* start Data for the task *

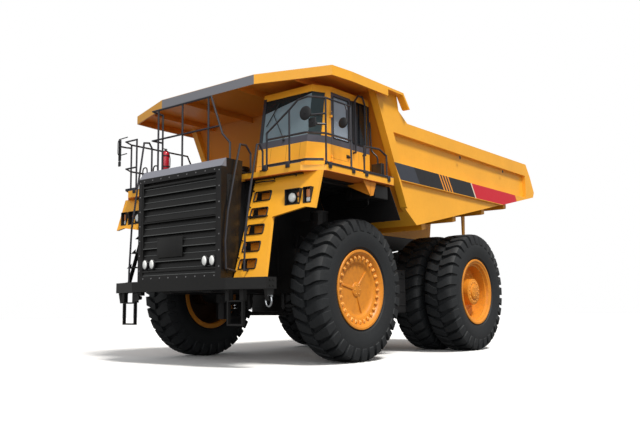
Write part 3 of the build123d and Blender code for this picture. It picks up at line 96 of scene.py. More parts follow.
def behind(d):
    """Y of a place d metres behind the front axle."""
    return front_axle_y + d


def place(x, d, z):
    """A point from its x, its distance behind the front axle and its height."""
    return Vector((x, behind(d), z))


def to_point(spot, side=1):
    """A Vector as it is, or the point at an (x, d, z) with x counted outwards on one side."""
    return spot if isinstance(spot, Vector) else place(side * spot[0], spot[1], spot[2])


def over_floor(low, high):
    """The heights between two distances over the cab's floor."""
    return (floor_z + low, floor_z + high)


def around(middle, half):
    """The range that reaches half to each side of middle."""
    return (middle - half, middle + half)


def tower_d(z):
    """Where the leaning front of the ladder tower and the fenders is, at height z."""
    return tower_foot_d + (z - bumper_top_z) * tower_slope


def to_linear(channel):
    """One sRGB channel from 0 to 255, as scene-linear light."""
    c = channel / 255
    return c / 12.92 if c <= 0.04045 else ((c + 0.055) / 1.055) ** 2.4


def rgb(red, green, blue):
    """An sRGB colour as a scene-linear RGBA value."""
    return (to_linear(red), to_linear(green), to_linear(blue), 1.0)


# Materials

def set_inputs(tree, node, inputs):
    """Gives a node's inputs their values, or links them to sockets."""
    for name, value in inputs.items():
        if isinstance(value, bpy.types.NodeSocket):
            tree.links.new(value, node.inputs[name])
        else:
            node.inputs[name].default_value = value
    return node


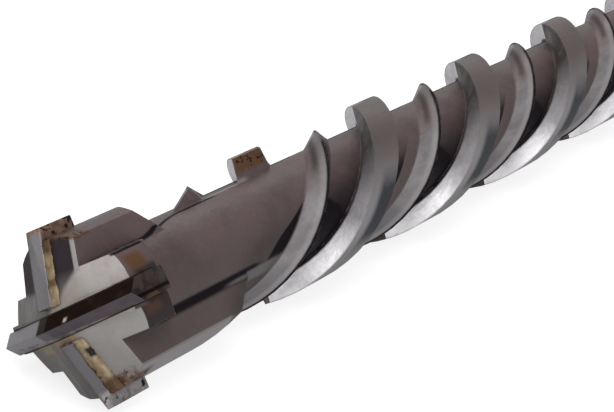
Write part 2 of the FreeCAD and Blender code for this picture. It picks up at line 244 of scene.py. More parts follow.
class NodeSheet:
    """A material's node tree with short calls that add and join nodes."""

    edge_radius = 0.00022           # every edge is rounded this far
    wear_radius = 0.00035           # and worn this far
    edge_samples = 4
    clean = Step(0.01, 0.09)        # lightness from which a place shines
    sooty_specular = 0.04
    clean_specular = 0.5

    def __init__(self, name: str) -> None:
        """Starts an empty material with one shader.

        Args:
            name: The material's name.
        """
        self.material = bpy.data.materials.new(name)
        self.material.use_nodes = True
        self.tree = self.material.node_tree
        self.tree.nodes.clear()
        self.shader = self.node("ShaderNodeBsdfPrincipled")
        output = self.node("ShaderNodeOutputMaterial")
        self.tree.links.new(self.shader.outputs["BSDF"], output.inputs["Surface"])
        self.place = self.node("ShaderNodeTexCoord").outputs["Object"]
        self.known: dict[str, Socket] = {}

    def node(self, kind: str, **settings: object) -> bpy.types.Node:
        """Adds a node.

        Args:
            kind: The node's type.
            settings: Its properties.

        Returns:
            The node.
        """
        added = self.tree.nodes.new(kind)
        for name, value in settings.items():
            setattr(added, name, value)
        return added

    def feed(self, socket: Socket, value: object) -> None:
        """Gives a socket its value.

        Args:
            socket: The socket.
            value: A number, a colour or another node's output.
        """
        if isinstance(value, bpy.types.NodeSocket):
            self.tree.links.new(value, socket)
        elif isinstance(value, tuple) and len(value) == 3 and socket.type == "RGBA":
            socket.default_value = (*value, 1.0)
        else:
            socket.default_value = value

    def math(self, operation: str, *values: object) -> Socket:
        """Adds one sum.

        Args:
            operation: Blender's name for it.
            values: Numbers or outputs.

        Returns:
            The result.
        """
        added = self.node("ShaderNodeMath", operation=operation)
        for socket, value in zip(added.inputs, values):
            self.feed(socket, value)
        return added.outputs[0]

    def plus(self, first: object, second: object) -> Socket:
        """Adds two values."""
        return self.math("ADD", first, second)

    def minus(self, first: object, second: object) -> Socket:
        """Takes the second value from the first."""
        return self.math("SUBTRACT", first, second)

    def folded(self, operation: str, *values: object) -> Socket:
        """Puts one operation between all values.

        Args:
            operation: Blender's name for it.
            values: Numbers or outputs.

        Returns:
            The result.
        """
        total = values[0]
        for value in values[1:]:
            total = self.math(operation, total, value)
        return total

    def times(self, *values: object) -> Socket:
        """Multiplies any number of values."""
        return self.folded("MULTIPLY", *values)

    def step(self, value: object, span: Step) -> Socket:
        """Puts a smooth step over a value.

        Args:
            value: The value.
            span: Where the step lies.

        Returns:
            The mask.
        """
        added = self.node("ShaderNodeMapRange", interpolation_type="SMOOTHSTEP")
        rises = span.off < span.full
        self.feed(added.inputs["Value"], value)
        added.inputs["From Min"].default_value = min(span.off, span.full)
        added.inputs["From Max"].default_value = max(span.off, span.full)
        added.inputs["To Min"].default_value = span.least if rises else 1.0
        added.inputs["To Max"].default_value = 1.0 if rises else span.least
        return added.outputs["Result"]

    def mix(self, share: object, first: object, second: object) -> Socket:
        """Blends two colours."""
        return self.blended("RGBA", share, first, second)

    def blend(self, share: object, first: object, second: object) -> Socket:
        """Blends two numbers."""
        return self.blended("FLOAT", share, first, second)

    def blended(self, kind: str, share: object, first: object, second: object) -> Socket:
        """Adds a mix node.

        Args:
            kind: The type of what it mixes.
            share: How much of the second there is.
            first: The first value.
            second: The second value.

        Returns:
            The mixture.
        """
        added = self.node("ShaderNodeMix", data_type=kind)
        self.feed(added.inputs["Factor"], share)
        self.feed(added.inputs["A"], first)
        self.feed(added.inputs["B"], second)
        return added.outputs["Result"]

    def named(self, name: str) -> Socket:
        """Finds a coordinate or a noise by its name, and adds a noise when it is first asked for.

        Args:
            name: The name.

        Returns:
            Its output.
        """
        if name not in self.known:
            self.known[name] = self.noise(NOISES[name])
        return self.known[name]

    def noise(self, kind: Noise) -> Socket:
        """Adds a noise on the object's coordinates.

        Args:
            kind: The noise's measures.

        Returns:
            Its output.
        """
        place = self.place
        if kind.stretch:
            along, across = kind.stretch
            mapping = self.node("ShaderNodeMapping")
            self.feed(mapping.inputs["Vector"], place)
            mapping.inputs["Scale"].default_value = (along, across, across)
            place = mapping.outputs["Vector"]
        added = self.node("ShaderNodeTexNoise")
        self.feed(added.inputs["Vector"], place)
        added.inputs["Scale"].default_value = kind.scale
        added.inputs["Detail"].default_value = kind.detail
        added.inputs["Roughness"].default_value = kind.roughness
        return added.outputs["Fac"]

    def finish_metal(self, colour: Socket, metallic: float, roughness: object) -> None:
        """Connects the colour, and lets only the lighter places shine.

        Args:
            colour: The surface's colour.
            metallic: How metallic the lighter places are.
            roughness: The roughness of the whole surface.
        """
        lightness = self.node("ShaderNodeRGBToBW")
        self.feed(lightness.inputs[0], colour)
        clean = self.step(lightness.outputs[0], self.clean)
        specular = self.blend(clean, self.sooty_specular, self.clean_specular)
        self.feed(self.shader.inputs["Base Color"], colour)
        self.feed(self.shader.inputs["Metallic"], self.times(clean, metallic))
        self.feed(self.shader.inputs["Specular IOR Level"], specular)
        self.feed(self.shader.inputs["Roughness"], roughness)

    def bump(self, height: Socket, kind: Bump) -> None:
        """Roughens the surface and rounds its edges.

        Args:
            height: The height.
            kind: How far it counts.
        """
        added = self.node("ShaderNodeBump")
        self.feed(added.inputs["Height"], height)
        added.inputs["Strength"].default_value = kind.strength
        added.inputs["Distance"].default_value = kind.distance
        self.feed(added.inputs["Normal"], self.rounded(self.edge_radius))
        self.feed(self.shader.inputs["Normal"], added.outputs["Normal"])

    def rounded(self, radius: float) -> Socket:
        """Adds a normal that rounds every edge.

        Args:
            radius: The radius in metres.

        Returns:
            The normal.
        """
        added = self.node("ShaderNodeBevel", samples=self.edge_samples)
        added.inputs["Radius"].default_value = radius
        return added.outputs["Normal"]

    def flatness(self) -> Socket:
        """Measures how near the rounded normal is to the flat one.

        Returns:
            1 on a flat face and less at its edges.
        """
        dot = self.node("ShaderNodeVectorMath", operation="DOT_PRODUCT")
        self.feed(dot.inputs[0], self.rounded(self.wear_radius))
        self.feed(dot.inputs[1], self.node("ShaderNodeNewGeometry").outputs["Normal"])
        return dot.outputs["Value"]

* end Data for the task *

**Exercise details**
Take the lines from the line with "Write part 2" through the line with "material's node tree", both ends included, and give them again exactly, with nothing else.

**Exercise answer**
Write part 2 of the FreeCAD and Blender code for this picture. It picks up at line 244 of scene.py. More parts follow.
class NodeSheet:
    """A material's node tree with short calls that add and join nodes."""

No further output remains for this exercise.